When the high crime rate in the black community is noticed (if crimes committed by blacks and Latinos are omitted from the statistics the US has a lower crime rate than Canada) the black leadership blames the availability of firearms (as though an inanimate object has the power to alter the moral choice made by a rational human being) and seeks to curtail the constitutionally recognized liberties of the entire nation.

Black "leaders" like Mr. Fauntroy continue to support the political party which inflicts such suffering upon their own people in order to maintain their comfortable and well compensated positions within the "movement". So that they can hold on to their lost youth by pretending that every day is a new battle against fire hoses and police dogs.

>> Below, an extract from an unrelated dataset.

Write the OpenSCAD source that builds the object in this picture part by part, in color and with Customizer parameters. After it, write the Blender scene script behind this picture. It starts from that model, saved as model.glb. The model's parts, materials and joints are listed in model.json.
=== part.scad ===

I think that it is past time that the average black man and woman in the US wakes up and faces the fact that they are very badly served by their "leadership". I think that it is past time that they join their brothers and sisters who have already fled the Democrat plantation and sought freedom in the GOP and the Tea Party.

Otherwise the only thing they have to look forward to is less of the same as the money to fund the social welfare system vanishes among the profligate spending of our historic young president.